In a feisty match, three red cards were shown, two to South Africa and one to Mexico. South Africa's first red came at the 84th minute when T. Zwane was dismissed for unsporting behaviour, before C. Montes of Mexico was sent off in the 90+2nd minute for serious foul play, reducing Mexico to ten men despite their comfortable lead. South Africa's second dismissal had come earlier, leaving Bafana Bafana to see out the final quarter of the match with nine men against ten.

For South Africa, the defeat is a familiar story updated in painful detail. The 2010 hosts, the only nation ever to host but not progress from the group stage, are back in the World Cup for the first time since that tournament and must now regroup quickly. Their Group A rivals South Korea also opened the tournament on the same day, and South Korea defeated Czechia 2-1, meaning Bafana Bafana are already bottom of Group A after matchday one.

Today's Matches: Friday, June 12

Friday June 12, brings two Group Stage fixtures. First up, co-hosts Canada face Bosnia and Herzegovina in Toronto at 3 PM ET, 8 PM WAT in a Group B opener that will see Jesse Marsch's men attempt to capitalise on home advantage before their own fans. Later, in the day's headline fixture, co-hosts United States take on Paraguay in Inglewood, California, at 9 PM ET, 2 AM Saturday WAT in a Group D clash that has been circled on American football calendars for months.

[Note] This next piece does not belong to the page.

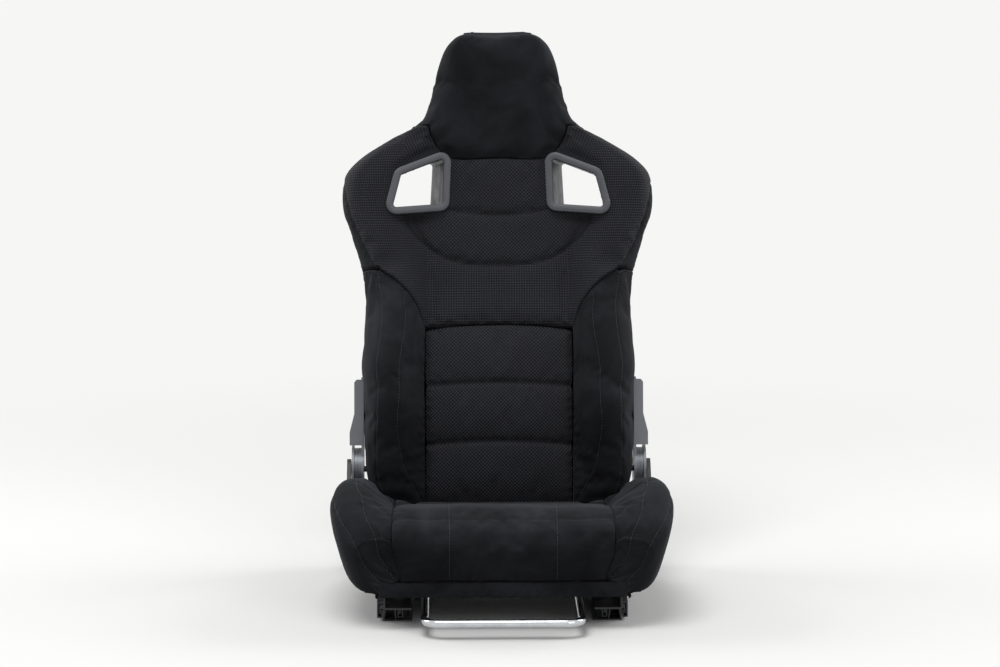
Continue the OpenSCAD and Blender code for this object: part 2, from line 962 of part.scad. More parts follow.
module bezel_front(side) {
    flange = 4.5;
    sleeve = 52;
    color(bezel_colour)
        on_back()
            on_opening(side)
                difference() {
                    union() {
                        linear_extrude(flange)
                            offset(r = bezel_rim)
                                opening_outline();
                        translate([0, 0, -sleeve])
                            linear_extrude(sleeve + flange)
                                offset(r = bezel_wall)
                                    opening_outline();
                    }
                    translate([0, 0, -sleeve - past])
                        linear_extrude(sleeve + flange + 2 * past)
                            opening_outline();
                }
}

// layer parallel to the shell's back around an opening, from depth to depth + deep
module shell_layer(side, depth, deep) {
    lean = [2.6, 0, -1.8];
    on_side(side)
        translate([opening_at[0] + 15, depth, opening_at[2]])
            rotate(lean)
                translate([-bezel_deep / 2, 0, -bezel_deep / 2])
                    cube([bezel_deep, deep, bezel_deep]);
}

module bezel_rear(side) {
    flange = 3.5;
    flange_depth = 60.9;
    sleeve_end = -52.5;
    color(bezel_colour)
        on_back()
            difference() {
                union() {
                    intersection() {
                        on_opening(side)
                            translate([0, 0, -bezel_deep])
                                linear_extrude(bezel_deep)
                                    offset(r = bezel_rim)
                                        opening_outline();
                        shell_layer(side, flange_depth, flange);
                    }
                    intersection() {
                        on_opening(side)
                            translate([0, 0, -bezel_deep])
                                linear_extrude(bezel_deep + sleeve_end)
                                    offset(r = bezel_wall)
                                        opening_outline();
                        shell_layer(side, -bezel_deep / 2, flange_depth + flange + bezel_deep / 2);
                    }
                }
                on_opening(side)
                    translate([0, 0, -bezel_deep - past])
                        linear_extrude(bezel_deep + 2 * past)
                            opening_outline();
            }
}

// ---- backrest frame ----

// tube along a path of points, with a ball at each bend
module tube_path(points, r) {
    for (i = [0 : len(points) - 2]) {
        a = points[i];
        d = points[i + 1] - a;
        translate(a)
            rotate([0, acos(d[2] / norm(d)), atan2(d[1], d[0])])
                cylinder(r = r, h = norm(d));
    }
    for (i = [1 : len(points) - 2])
        translate(points[i])
            sphere(r + 0.4);
}

// the bent tube that runs up one side, over the harness openings and down the other
module frame_tube() {
    path = [
        [frame_x, frame_y, 58], [frame_x, frame_y, 300], [214, frame_y, 420],
        [212, frame_y, 508], [104, 28, 578], [58, 22, 612], [56, 4, 676]
    ];
    other = [for (i = [len(path) - 1 : -1 : 0]) [-path[i][0], path[i][1], path[i][2]]];
    tube_path(concat(path, other), frame_r);
}

module back_frame() {
    boss_r = 9;
    color(black_steel)
        on_back()
            difference() {
                union() {
                    frame_tube();
                    for (side = [-1, 1], h = boss_z)
                        on_side(side)
                            rod_x(boss_r, frame_x, upper_plate_x - frame_x, frame_y, h);
                }
                for (side = [-1, 1], h = boss_z)
                    on_side(side)
                        rod_x(5, frame_x + 8, upper_plate_x - frame_x, frame_y, h);
            }
}

// bar between the two sides of the frame tube, coped to fit them
module crossbar(height, half, r) {
    color(black_steel)
        on_back()
            difference() {
                rod_x(r, -half, 2 * half, frame_y, height);
                frame_tube();
            }
}

// flat wires across the frame, which carry the padding
module lumbar_wires() {
    wire = 3;
    waves = 5;
    swing = 7;
    steps = 8 * waves;
    from = -frame_x + frame_r / 2;
    color(zinc)
        on_back()
            for (h = [95, 145, 195, 245, 290])
                translate([0, 28, h])
                    rotate([90, 0, 0])
                        linear_extrude(wire)
                            polygon(sheet([
                                for (i = [0 : steps])
                                    [lerp(from, -from, i / steps), swing * sin(360 * waves * i / steps)]
                            ], wire));
}

// ---- recliner ----

// plate that carries the backrest, with flanges on its front and rear edges
module recliner_upper(side) {
    top = 156;
    front = -28;
    rear = 50;
    flange_t = 3.5;
    foot = 40;
    color(zinc)
        on_back()
            on_side(side)
                difference() {
                    union() {
                        rod_x(disc_r, upper_plate_x, plate_t);
                        translate([upper_plate_x, 0, 0])
                            rotate([90, 0, 90])
                                linear_extrude(plate_t)
                                    polygon([
                                        [front, foot], [front - 2, 14], [34, 14], [rear, foot],
                                        [rear, top - 12], [rear - 12, top], [front + 4, top],
                                        [front, top - 4]
                                    ]);
                        translate([0, front + flange_t, 0])
                            rotate([90, 0, 0])
                                linear_extrude(flange_t)
                                    polygon([
                                        [upper_plate_x, foot], [254, foot], [254, 62],
                                        [246, 94], [246, top - 9], [242, top - 4],
                                        [upper_plate_x, top - 4]
                                    ]);
                        translate([upper_plate_x, rear - flange_t, foot + 12])
                            cube([11, flange_t, top - foot - 26]);
                    }
                    rod_x(rod_r + 1, upper_plate_x - past, plate_t + 2 * past);
                    for (h = boss_z)
                        rod_x(5, upper_plate_x - past, plate_t + 2 * past, frame_y, h);
                    rod_x(12, upper_plate_x - past, plate_t + 2 * past, 4, 98);
                }
}

module back_bolts() {
    color(zinc)
        on_back()
            for (side = [-1, 1], h = boss_z)
                on_side(side) {
                    rod_x(5, frame_x + 8, upper_plate_x + plate_t - frame_x - 8, frame_y, h);
                    difference() {
                        rod_x(8, upper_plate_x + plate_t, 5.5, frame_y, h);
                        translate([upper_plate_x + plate_t + 3, frame_y, h])
                            rotate([0, 90, 0])
                                cylinder(r = 4, h = 3.5, $fn = 6);
                    }
                }
}

module disc(x, bumps) {
    difference() {
        union() {
            rod_x(disc_r, x, disc_t);
            if (bumps > 0)
                for (i = [0 : bumps - 1])
                    rotate([360 * i / bumps, 0, 0])
                        rod_x(3, x + disc_t, 1.2, 0, disc_r * 0.7);
        }
        rod_x(rod_r + run_gap, x - past, disc_t + 2 * past + 2);
    }
}

module disc_moving(side) {
    color(grey_steel)
        on_back()
            on_side(side)
                disc(disc_x, 0);
}

module disc_fixed(side) {
    color(grey_steel)
        translate([0, hinge_y, hinge_h])
            on_side(side)
                disc(fixed_x, 0);
}

// bracket from the pan side up to the fixed disc
module recliner_lower(side) {
    step_x = pan_half;
    foot_z = 45;
    foot = [112, 206];
    out_x = lower_plate_x;
    color(zinc)
        on_side(side)
            difference() {
                union() {
                    translate([0, hinge_y, hinge_h])
                        rod_x(disc_r + 5, out_x, plate_t);
                    translate([out_x, 0, 0])
                        rotate([90, 0, 90])
                            linear_extrude(plate_t)
                                polygon([
                                    [foot[0], shelf_z], [foot[1], shelf_z],
                                    [foot[1], shelf_z + 20], [hinge_y + disc_r + 5, hinge_h],
                                    [hinge_y - disc_r - 5, hinge_h], [foot[0], shelf_z + 20]
                                ]);
                    translate([step_x, foot[0], shelf_z])
                        cube([out_x + past - step_x, foot[1] - foot[0], plate_t]);
                    translate([step_x, foot[0], foot_z])
                        cube([plate_t, foot[1] - foot[0], shelf_z + plate_t - foot_z]);
                }
                translate([0, hinge_y, hinge_h])
                    rod_x(rod_r + 1, out_x - past, plate_t + 2 * past);
                for (y = [132, 186])
                    rod_x(5, step_x - past, plate_t + 2 * past, y, 64);
            }
}

module bracket_bolts() {
    color(zinc)
        for (side = [-1, 1], y = [132, 186])
            on_side(side) {
                rod_x(5, pan_half, plate_t, y, 64);
                difference() {
                    rod_x(8, pan_half + plate_t, 5.5, y, 64);
                    translate([pan_half + plate_t + 3, y, 64])
                        rotate([0, 90, 0])
                            cylinder(r = 4, h = 3.5, $fn = 6);
                }
            }
}

module sync_rod() {
    color(zinc)
        translate([0, hinge_y, hinge_h])
            rod_x(rod_r, -lever_x - lever_t, 2 * (lever_x + lever_t));
}

// outline of the lever seen from the side, pointing along -Y
module lever_outline(hub, tip, length) {
    hull() {
        circle(hub);
        translate([-length * 0.35, 0]) circle(lerp(hub, tip, 0.6));
    }
    hull() {
        translate([-length * 0.35, 0]) circle(lerp(hub, tip, 0.6));
        translate([-length, 0]) circle(tip);
    }
}

module at_lever(side) {
    droop = 32;
    on_side(side)
        translate([lever_x, hinge_y, hinge_h])
            rotate([droop, 0, 0])
                children();
}

module release_lever(side) {
    color(black_steel)
        at_lever(side)
            difference() {
                rotate([90, 0, 90])
                    linear_extrude(lever_t)
                        lever_outline(17, 7, lever_len);
                rod_x(rod_r, -past, lever_t + 2 * past);
            }
}

module lever_grip(side) {
    start = 0.45;
    color([0.06, 0.06, 0.06])
        at_lever(side)
            difference() {
                translate([-1.2, 0, 0])
                    rotate([90, 0, 90])
                        linear_extrude(lever_t + 5)
                            hull() {
                                translate([-lever_len * start - 12, 0]) circle(11);
                                translate([-lever_len + 1, 0]) circle(10);
                            }
                rotate([90, 0, 90])
                    linear_extrude(lever_t)
                        lever_outline(17, 7, lever_len);
            }
}

lower_rail(-1);  // lower_rail_left
lower_rail(1);  // lower_rail_right
rail_stops();
ball_cage(-1);  // ball_cage_left
ball_cage(1);  // ball_cage_right
bearing_balls(-1);  // bearing_balls_left
bearing_balls(1);  // bearing_balls_right
upper_rail(-1);  // upper_rail_left
upper_rail(1);  // upper_rail_right
pan_side(-1);  // pan_side_left
pan_side(1);  // pan_side_right
cross_tube(tube_front_y, front_tube_z);  // cross_tube_front
cross_tube(tube_rear_y, tube_z);  // cross_tube_rear
front_pan();
zigzag_springs();
rail_bolts();
rail_nuts();
bar_studs();
cushion_core();
cushion_centre();
cushion_skirt();
cushion_bolster(-1);  // cushion_bolster_left
cushion_bolster(1);  // cushion_bolster_right
recliner_lower(-1);  // recliner_lower_left
recliner_lower(1);  // recliner_lower_right
disc_fixed(-1);  // disc_fixed_left
disc_fixed(1);  // disc_fixed_right
bracket_bolts();
slide_bar();
lock_plates();
sync_rod();
release_lever(-1);  // release_lever_left
release_lever(1);  // release_lever_right
lever_grip(-1);  // lever_grip_left
lever_grip(1);  // lever_grip_right
back_frame();
crossbar(66, frame_x, 8);  // crossbar_lower
crossbar(398, 214, 8);  // crossbar_upper
lumbar_wires();
lumbar_pad();
back_bolster(-1);  // back_bolster_left
back_bolster(1);  // back_bolster_right
shoulder_pad();
headrest_pad();
rear_shell();
bezel_front(-1);  // bezel_front_left
bezel_front(1);  // bezel_front_right
bezel_rear(-1);  // bezel_rear_left
bezel_rear(1);  // bezel_rear_right
recliner_upper(-1);  // recliner_upper_left
recliner_upper(1);  // recliner_upper_right
disc_moving(-1);  // disc_moving_left
disc_moving(1);  // disc_moving_right
back_bolts();
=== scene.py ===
import math

import bpy
import numpy as np
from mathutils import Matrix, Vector
from mathutils.bvhtree import BVHTree


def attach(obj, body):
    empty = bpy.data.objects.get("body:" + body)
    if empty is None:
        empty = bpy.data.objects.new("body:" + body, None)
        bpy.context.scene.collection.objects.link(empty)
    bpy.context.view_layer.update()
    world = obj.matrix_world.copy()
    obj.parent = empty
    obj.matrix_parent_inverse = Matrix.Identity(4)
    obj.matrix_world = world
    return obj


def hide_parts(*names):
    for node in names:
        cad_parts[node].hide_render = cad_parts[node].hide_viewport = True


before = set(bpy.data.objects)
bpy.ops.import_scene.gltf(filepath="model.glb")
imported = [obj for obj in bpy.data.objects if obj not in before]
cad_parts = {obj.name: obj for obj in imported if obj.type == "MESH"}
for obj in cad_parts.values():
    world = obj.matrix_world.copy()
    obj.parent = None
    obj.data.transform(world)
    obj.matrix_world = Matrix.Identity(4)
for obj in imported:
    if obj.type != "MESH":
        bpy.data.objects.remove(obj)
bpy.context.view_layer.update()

scene = bpy.context.scene
mm = 0.001

imagePoints = {
    "left": 328.0,
    "right": 672.0,
    "top": 33.0,
    "bottom": 629.0,
    "headSeam": (498.5, 158.0),
    "bezelLeft": (419.5, 184.0),
    "bezelRight": (577.5, 183.0),
    "innerArc": (498.2, 213.5),
    "outerArc": (498.3, 265.0),
    "lumbarTop": (498.8, 323.5),
    "upperChannel": (500.0, 382.5),
    "lowerChannel": (500.0, 440.5),
    "bolsterCrestSeam": (398.5, 400.0),
    "bolsterSideSeam": (377.5, 380.0),
    "cushionSeamLeft": (450.5, 560.0),
    "cushionSeamRight": (560.0, 560.0),
    "lobeSeam": (365.0, 514.0),
    "lobeSideSeam": (337.5, 514.0),
    "slideBar": (500.5, 623.5),
    "bracketLeft": (357.5, 425.0),
}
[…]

The USA versus Paraguay match is the fixture the host nation has been building toward since the World Cup was awarded. Playing in front of nearly 90,000 fans at SoFi Stadium, the USMNT will carry the full weight of American World Cup expectations into an encounter against a Paraguayan side that defeated the United States in their last competitive meeting. For Mauricio Pochettino's side, a strong opening result sets the tone for a tournament where the co-hosts carry genuine expectations of a deep run.

Analysis

The World Cup has arrived with exactly the kind of opening it needed: a drama-packed, red-card-strewn, goals-and-controversy opener that reminded the world why this tournament sits apart from everything else in football. Mexico's 2-0 win over South Africa is the right result for the tournament's opening narrative: a co-host winning at home, a veteran striker scoring in his fourth World Cup, and enough on-pitch chaos to ensure no neutral switched off. The three red cards are the story that will dominate Thursday's post-match discussion. A World Cup opener featuring three dismissals is historically remarkable, and the disciplinary record sets an early tone for a tournament that, with 48 teams and expanded rosters, was always going to produce a wider range of physicality and tactical approach than previous editions. South Africa's discipline collapsed under the pressure of a 2-0 deficit, and Mexico will need to manage their own reduced defensive resources carefully heading into their next fixture against South Korea on June 18. For today's matches, Canada carries the emotional momentum of a country experiencing its first men's World Cup since 1986, and playing in Toronto amplifies that significance enormously. Bosnia and Herzegovina are not a pushover, but the combination of home crowd, generational talent led by Alphonso Davies, and the sheer national energy around this Canadian squad makes them favourites in their own building. The USA-Paraguay fixture tonight is the one that will define the opening week's global conversation. The United States is one of three co-hosts and carries genuine expectations from a domestic audience that has grown significantly since 1994. A win tonight does not guarantee anything, but a loss would immediately shift the tournament's emotional centre of gravity in ways the organisers, broadcasters, and the American football public would find deeply uncomfortable. Paraguay, disciplined and tactically sophisticated under their current setup, will make El Tri work for every centimetre. The World Cup is here. The first drama is done. Tonight, the next chapter begins.